Perlu Penegasan Norma Ultimum Remedium Soal Pengenaan Sanksi di Aturan Turunan UU Cipta Kerja
Berita

Perlu Penegasan Norma Ultimum Remedium Soal Pengenaan Sanksi di Aturan Turunan UU Cipta Kerja

Terdapat lima kluster dalam penerapan sanksi di aturan turunan UU Cipta Kerja.

Fitri Novia Heriani
Bacaan 6 Menit

Jika dibandingkan dengan tujuan awal pembentukan UU ciptaker (Pasal 4) yang mencerminkan 9 kluster bersifat regulatif dan 1 kluster bersifat sanksi, maka Romli menilai hal tersebut belum sesuai dengan tujuan yang diharapkan UU Ciptaker, yakni mengedepankan sanksi administrasi atau ultimum remedium. Namun terlepas dari hal tersebut, Romli menyebut perlu adanya penegasan sanksi mana yang harus didahulukan, apakah sanksi administrasi atau sanksi pidana. Jika tidak, hal tersebut akan berpengaruh kepada hak subjektif penyidik jika terjadi pelanggaran.

“Saya melihat bahwa sanksi administrasi dikedepankan, kalau Bahasa pidana ultimum remedium. Tapi dalam UU ini tidak jelas sanksi mana yang didahulukan. Yang melaksanakan ini paling tidak Polsus, misal Polsus kehutanan atau PPNS,” katanya.

Dia mencontohkan di UU Tipikor ada norma yang menyebutkan bahwa pemeriksaan, penuntutan dan penyidikan perkara tipikor adalah perkara yang didahulukan, dan itu jelas dalam norma ultimum remedium. “Dan semoga bisa diberi tambahan norma seperti itu. Tapi kalau tidak di normakan seperti ini, tentu hak subjektif dari penyidik menjadi masalah karena tidak ada perintah seperti itu. Ini yang disebut paham positivism, segalanya harus pasti,” katanya.

Romli juga tidak melihat apakah sanksi pidana dan administrasi yang didahukukan dan kalimat-kalimat dan/atau dalam pasal sanksi apakah mau di komulatif atau alternatif. “Ini harus hati-hati dalam perumusannya,” kata Romli.

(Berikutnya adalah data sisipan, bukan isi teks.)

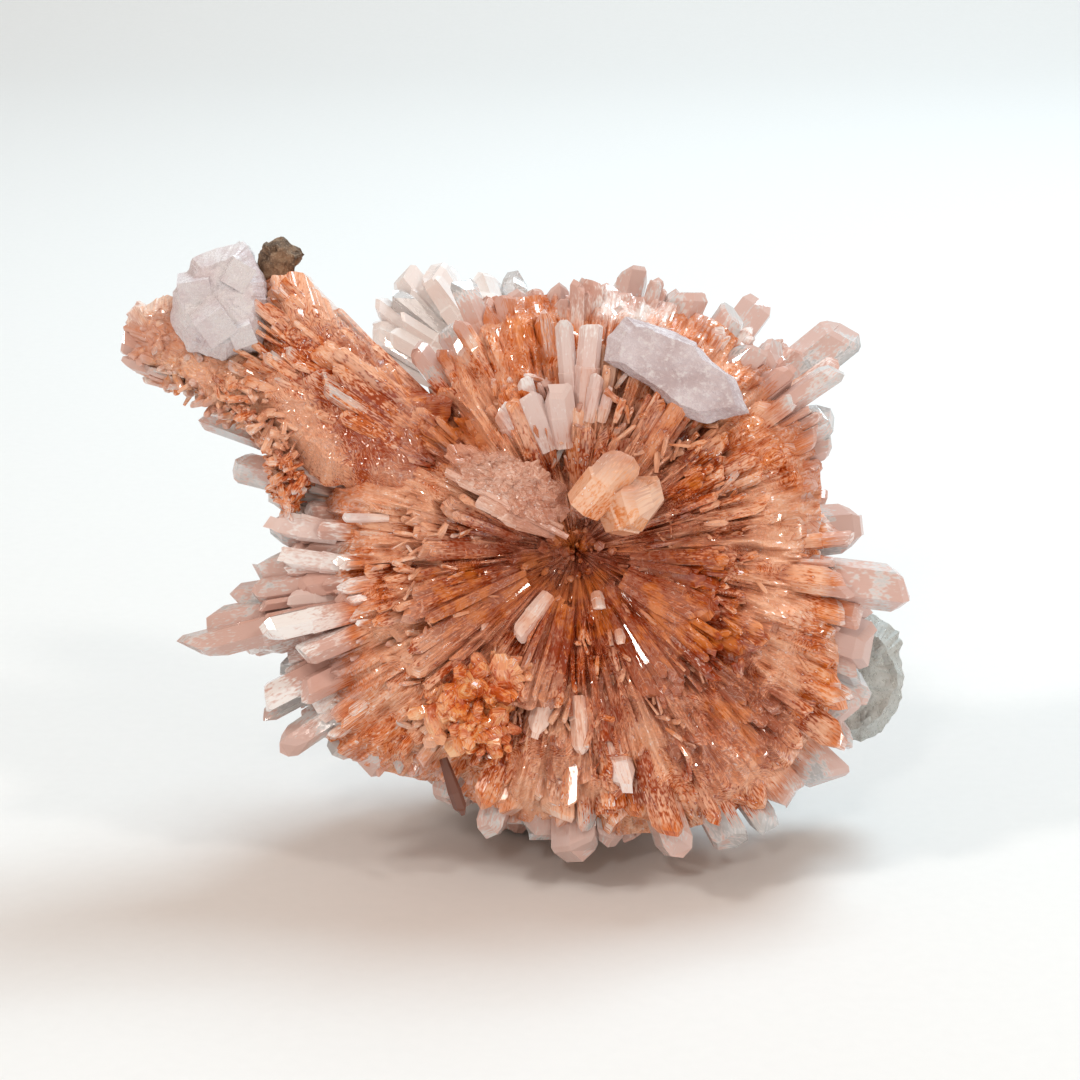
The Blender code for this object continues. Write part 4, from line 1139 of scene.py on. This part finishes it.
pale_creedite = creedite_finish("creedite_pale", PALE_STOPS, 0.6, 0.2, (0.03, 0.15), 0.4)
pale_group = prisms(*listed(PALE_CRYSTALS), rng, root_share=0.8, flat=(0.5, 0.8), turned=False)
pale = crystal_object("burr_pale_crystals", [pale_group], pale_creedite, rng, 0.25, (0.6, 1.0))
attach(pale, "root")
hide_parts("creedite_burr")
dark_group = prisms(*listed([DARK_BLADE]), rng, flat=(0.4, 0.5), turned=False)
dark_brown, tree, shader = new_finish("dark_brown_blade", 0.2, 1.6)
shader.inputs["Base Color"].default_value = (0.16, 0.06, 0.04, 1.0)
dark_blade = crystal_object("dark_blade", [dark_group], dark_brown, rng, 0.0, (0.6, 1.0))
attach(dark_blade, "root")
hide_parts("creedite_burr")

# The frosted blades: a thin pale plate of parallel crystals, etched dull, that leans out of the
# open face to the left of its middle. Its lower edge is ragged.
FROSTED_OUTLINE = (
    (-9.9, 6.9), (-9.4, 7.6), (-8.0, 7.7), (-5.7, 7.2), (-4.2, 6.7), (-2.3, 6.1), (-1.0, 4.4),
    (-0.8, 2.7), (-1.5, 1.7), (-3.1, 2.0), (-4.6, 2.7), (-5.7, 3.4), (-7.3, 4.4), (-8.8, 5.5),
)
FROSTED_DEPTHS = (5.4, 7.4)
FROSTED_LEAN = (-0.25, 0.12)
FROSTED_LINE = ((-1.0, 3.0, 6.0), (-10.0, 7.0, 7.0))
FROSTED_NEEDLES = (
    ((-1.0, 1.6, 5.6), (-8.9, 5.4, 8.0), 1.0), ((-2.0, 1.2, 5.6), (-7.4, 3.7, 7.6), 1.2),
    ((-1.6, 1.2, 5.0), (-5.8, 2.6, 7.0), 1.4), ((-0.6, 1.0, 5.6), (-9.7, 5.9, 8.2), 0.8),
)

FROSTED_STOPS = (
    (0.10, (0.56, 0.24, 0.16)), (0.95, (0.88, 0.70, 0.64)), (0.40, (0.70, 0.38, 0.28)),
    (0.68, (0.79, 0.52, 0.43)),
)
frosted = creedite_finish("creedite_frosted", FROSTED_STOPS, 0.2, 0.3, (0.15, 0.4), 0.0, 0.5)
plate_slab = (FROSTED_OUTLINE, FROSTED_DEPTHS, 0.9, 0.38, (1.0, 0.45, 0.2), 3)
plate_skin = slab_skin(*plate_slab, steps=160, rows=24, lean=FROSTED_LEAN)
frosted_plate = grown_mass("frosted_plate", plate_skin, frosted, FROSTED_LINE, (0.36, 0.72), rng)
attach(frosted_plate, "root")
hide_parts("creedite_frosted_blades")
needle_group = prisms(*listed(FROSTED_NEEDLES), rng, flat=(0.4, 0.5), turned=False)
needles = crystal_object("frosted_needles", [needle_group], frosted, rng, 0.0, (0.5, 0.9))
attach(needles, "root")
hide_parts("creedite_frosted_blades")

# The cream pair right of the middle: a square-ended block with orange clouds in it, and a round
# clear crystal seen on its end.
CREAM_BLOCK = ((0.4, 3.2, 7.2), (4.1, 7.3, 9.3), 3.3)
ROUND_CRYSTAL = ((3.0, 3.0, 5.2), (5.6, 4.0, 8.9), 4.6)

pair_rng = np.random.default_rng(5)
pair_rows = listed((CREAM_BLOCK, ROUND_CRYSTAL))
pair_group = prisms(*pair_rows, pair_rng, root_share=0.9, flat=(0.9, 1.0), turned=False)
pair = crystal_object("cream_pair", [pair_group], cream, rng, 0.0, (0.62, 0.95))
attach(pair, "root")
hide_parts("creedite_cream_pair")

# Fluorite in three places: a lilac crystal on the arm, a lilac plate across the open face, and a
# grey-green one on the right behind. Their faces are etched, so they look frosted.
ARM_OUTLINE = (
    (-30.3, 19.4), (-28.6, 21.9), (-26.8, 22.7), (-24.8, 23.2), (-23.3, 20.0), (-23.2, 16.8),
    (-23.8, 14.9), (-26.6, 14.3), (-29.0, 15.0), (-30.3, 17.2),
)
ARM_DEPTHS = (-1.6, 5.6)
PLATE_OUTLINE = (
    (2.2, 14.1), (2.3, 15.8), (3.6, 17.4), (6.2, 16.6), (8.8, 15.5), (9.9, 14.2), (11.8, 12.8),
    (12.9, 10.2), (9.6, 9.4), (7.9, 10.1), (5.6, 12.0), (3.3, 13.5),
)
PLATE_DEPTHS = (4.6, 7.6)
PLATE_LEAN = (0.03, 0.06)
GREEN_OUTLINE = (
    (20.4, -5.6), (23.6, -5.2), (25.4, -6.4), (26.3, -9.6), (25.6, -12.6), (23.4, -14.8),
    (20.2, -15.4), (17.4, -13.2), (17.0, -8.8),
)
GREEN_DEPTHS = (-12.6, -5.4)

ARM_CUBES = (
    ((-27.0, 17.0, 5.9), 2.4, (35.0, 34.0)), ((-28.4, 19.4, 4.6), 2.4, (10.0, 25.0)),
    ((-25.4, 20.6, 5.0), 2.0, (60.0, 20.0)), ((-25.0, 16.4, 5.0), 1.8, (20.0, 40.0)),
    ((-25.4, 22.2, 2.8), 1.5, (40.0, 15.0)), ((-28.0, 16.2, 4.6), 1.4, (75.0, 35.0)),
)


def dull_finish(name, dark, light, speck, rough=(0.35, 0.6), clear=0.0, scale=300.0, index=1.46):
    """Etched or crusted surface: two colours in soft patches, fine specks, and a grainy skin."""
    made, tree, shader = new_finish(name, 0.5, index)
    place = node(tree, "ShaderNodeTexCoord").outputs["Object"]
    patch = stepped(tree, speckle(tree, place, scale, 3.0, 0.6), 0.35, 0.65)
    fine = speckle(tree, place, scale * 8.0, 3.0, 0.7)
    colour = mixed(tree, patch, dark, light)
    colour = mixed(tree, stepped(tree, fine, 0.52, 0.68, 0.0, 0.6), colour, speck)
    tree.links.new(colour, shader.inputs["Base Color"])
    tree.links.new(stepped(tree, fine, 0.3, 0.7, *rough), shader.inputs["Roughness"])
    if clear > 0.0:
        clearing = stepped(tree, patch, 0.0, 1.0, clear * 0.6, clear)
        tree.links.new(clearing, shader.inputs["Transmission Weight"])
    bump = node(tree, "ShaderNodeBump", {"Strength": 0.7, "Distance": 0.00015, "Height": fine})
    tree.links.new(bump.outputs[0], shader.inputs["Normal"])
    return made


def cubes(at, size, turn):
    """Cubes with edges of a given length: each is turned on the face, then tipped towards up."""
    spin, tip = np.radians(turn).T[..., None]
    flat_a = np.cos(spin) * RIGHT + np.sin(spin) * UP
    flat_b = -np.sin(spin) * RIGHT + np.cos(spin) * UP
    tipped = np.cos(tip) * flat_b + np.sin(tip) * OUT
    front = -np.sin(tip) * flat_b + np.cos(tip) * OUT
    loop = ((-1, -1), (1, -1), (1, 1), (-1, 1))
    signs = np.array([(*corner, depth) for depth in (-1, 1) for corner in loop])
    axes = np.stack((flat_a, tipped, front), axis=1)
    corners = at[:, None] + 0.5 * size[:, None, None] * np.einsum("ck,nkd->ncd", signs, axes)
    walls = [(side, (side + 1) % 4, (side + 1) % 4 + 4, side + 4) for side in range(4)]
    sides = np.array([(3, 2, 1, 0), (4, 5, 6, 7), *walls])
    return corners.reshape(-1, 3), [(np.arange(len(at))[:, None, None] * 8 + sides).reshape(-1, 4)]


LILACS = ((0.76, 0.66, 0.69), (0.96, 0.93, 0.96), (0.98, 0.95, 0.94))
PLATE_LILACS = ((0.58, 0.47, 0.49), (0.78, 0.70, 0.74), (0.94, 0.92, 0.93))
GREENS = ((0.54, 0.53, 0.49), (0.70, 0.72, 0.69), (0.86, 0.87, 0.85))
FLUORITE_INDEX = 1.434
lilac = dull_finish("fluorite_lilac", *LILACS, (0.15, 0.4), 0.2, index=FLUORITE_INDEX)
plate_lilac = dull_finish("fluorite_lilac_plate", *PLATE_LILACS, (0.15, 0.4), 0.1, index=FLUORITE_INDEX)
green = dull_finish("fluorite_grey_green", *GREENS, (0.2, 0.5), 0.4, index=FLUORITE_INDEX)
skin = slab_skin(ARM_OUTLINE, ARM_DEPTHS, 0.72, 0.2, (1.6, 0.6, 0.25), 5, 1.6)
arm_fluorite = write_mesh("fluorite_on_arm", *skin, lilac)
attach(arm_fluorite, "root")
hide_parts("fluorite_on_arm")
cube_at, cube_size, cube_turn = (np.array(part) for part in zip(*ARM_CUBES))
cube_mesh = write_mesh("fluorite_cubes", *cubes(on_face(*cube_at.T), cube_size, cube_turn), lilac)
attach(cube_mesh, "root")
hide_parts("fluorite_on_arm")
skin = slab_skin(PLATE_OUTLINE, PLATE_DEPTHS, 0.8, 0.12, (1.4, 0.5, 0.25), 8, 1.2, lean=PLATE_LEAN)
plate_fluorite = write_mesh("fluorite_plate", *skin, plate_lilac)
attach(plate_fluorite, "root")
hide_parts("fluorite_plate")
skin = slab_skin(GREEN_OUTLINE, GREEN_DEPTHS, 0.75, 0.35, (1.3, 0.5), 12, 1.8)
green_fluorite = write_mesh("fluorite_green", *skin, green)
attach(green_fluorite, "root")
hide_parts("fluorite_green")

# A chip of the rock it grew on is left at the arm's tip, dark brown and grainy.
CHIP_AT = (-22.5, 21.9, 0.1)
CHIP_SIZE = (1.5, 1.7, 1.6)


def lump_skin(at, size, rough, sizes, seed, rings=28, steps=44):
    """Closed skin of a lump: a ball squashed along the face's axes and ruffled by noise."""
    tilt = np.radians(np.linspace(-90.0, 90.0, rings))[:, None]
    angle = np.radians(np.linspace(0.0, 360.0, steps, endpoint=False))[None, :]
    right = at[0] + size[0] * np.cos(tilt) * np.cos(angle)
    up = at[1] + size[1] * np.cos(tilt) * np.sin(angle)
    out = at[2] + size[2] * np.sin(tilt) + 0.0 * angle
    grid = ruffled(on_face(right, up, out), rough, sizes, seed)
    grid[[0, -1]] = grid[[0, -1]].mean(axis=1, keepdims=True)
    return closed_skin(grid)


ROCK_BROWNS = ((0.10, 0.06, 0.035), (0.32, 0.20, 0.12), (0.52, 0.40, 0.30))
rock = dull_finish("matrix_brown", *ROCK_BROWNS, (0.5, 0.8), 0.0, 900.0)
chip = write_mesh("matrix_tip", *lump_skin(CHIP_AT, CHIP_SIZE, 0.4, (1.0, 0.4), 21), rock)
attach(chip, "root")
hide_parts("matrix_tip")

# An orange crust of iron oxide on the lower left of the open face: knobs and tiny stubby crystals.
CRUST_AT = (-7.2, -11.8, 6.0)
CRUST_SIZE = (2.5, 2.1, 0.9)
CRUST_GRAINS = 190
CRUST_KNOBS = ((-8.2, -12.6), (-8.4, -11.0), (-6.8, -10.2), (-5.2, -9.6), (-9.6, -11.6), (-6.4, -13.2))
CRUST_SPREAD = 0.8

CRUST_ORANGES = ((0.70, 0.17, 0.035), (0.92, 0.40, 0.15), (0.97, 0.66, 0.38))
orange = dull_finish("crust_orange", *CRUST_ORANGES, (0.3, 0.6), 0.0, 420.0)
crust = write_mesh("orange_crust", *lump_skin(CRUST_AT, CRUST_SIZE, 0.5, (1.3, 0.5), 31), orange)
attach(crust, "root")
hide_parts("orange_crust")
knob = rng.integers(0, len(CRUST_KNOBS), CRUST_GRAINS)
stray = rng.normal(0.0, CRUST_SPREAD, (CRUST_GRAINS, 2))
grain_right, grain_up = (np.array(CRUST_KNOBS)[knob] + stray).T
grain_out = CRUST_AT[2] + CRUST_SIZE[2] - 0.16 * (stray**2).sum(axis=1) - 0.25
grain_out += rng.uniform(-0.5, 0.4, CRUST_GRAINS)
grain_at = on_face(grain_right, grain_up, grain_out)
grain_aim = np.concatenate((stray * 0.5, np.ones((CRUST_GRAINS, 1))), axis=1)
grain_aim += rng.normal(0.0, 0.9, grain_aim.shape)
grain_dir = sum(part[:, None] * face_axis for part, face_axis in zip(grain_aim.T, (RIGHT, UP, OUT)))
grain_tip = grain_at + grain_dir * rng.uniform(0.2, 0.9, (CRUST_GRAINS, 1))
grain_width = rng.uniform(0.5, 1.1, CRUST_GRAINS) ** 2 * 1.9
grain_group = prisms(grain_at - grain_dir * 0.5, grain_tip, grain_width, rng, flat=(0.7, 1.0))
CRUST_STOPS = (
    (0.10, (0.60, 0.10, 0.015)), (0.90, (0.98, 0.66, 0.36)), (0.35, (0.86, 0.24, 0.045)),
    (0.62, (0.94, 0.42, 0.14)),
)
crust_crystals = creedite_finish("crust_crystals", CRUST_STOPS, 0.6, 0.2)
grains = crystal_object("crust_grains", [grain_group], crust_crystals, rng, 0.0, (0.15, 0.7))
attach(grains, "root")
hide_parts("orange_crust")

Kemudian, Romli menyoroti terkait sanksi stelsel minimum umum. Jika sanksi dikenakan paling lama tiga tahun, maka paling singkat adalah satu hari sehingga penjatuhan vonis menjadi diskresi dan kewenangan hakim. Romli mengingatkan bahwa “implementasi pasal” semacam ini tidak efektif jika tidak dibarengi dengan sosialisasi antar kementerian dengan lembaga penegak hukum baik penyidik Polri, kejaksaan dan para hakim.

“Jadi jangan sampai maksud lurus ke depan sesuai ide semula UU ini kemudian ke depan jadi berbelok-belok-belok karena ketidakpahaman di lapangan. Yang terpenting saat ini adalah bagaimana memformulasi ultimum remedium dalam PP, memang dalam rangka ini sanksi itu kalau lihat dari normanya harus jelas, dapat dilaksanakan dan juga dampak. Jangan membuka peluang norma jadi multitafsir,” imbuhnya.

Penerapan azas ultimum remedium dalam aturan turunan UU Ciptaker, lanjutnya, merupakan sanksi yang cukup bijak, di mana pemerintah berupaya untuk menjaga keseimbangan dengan tidak menghukum dan mengedepakan retribusi dan restoratif. Dan hal ini harus diikuti dengan kontrol yang ketat sehingga tujuan tercapai. Namun pada faktanya, fungsi kontrol terhadap pelaksanaan UU di Indonesia masih lemah. Dalam konteks ini, Romli mengingatkan pemerintah untuk melakukan pengawasan secara ketat, beriringan dan berurutan karena menyangkut korporasi-korporasi besar yang memiliki strategi dan memahami hukum bisnis.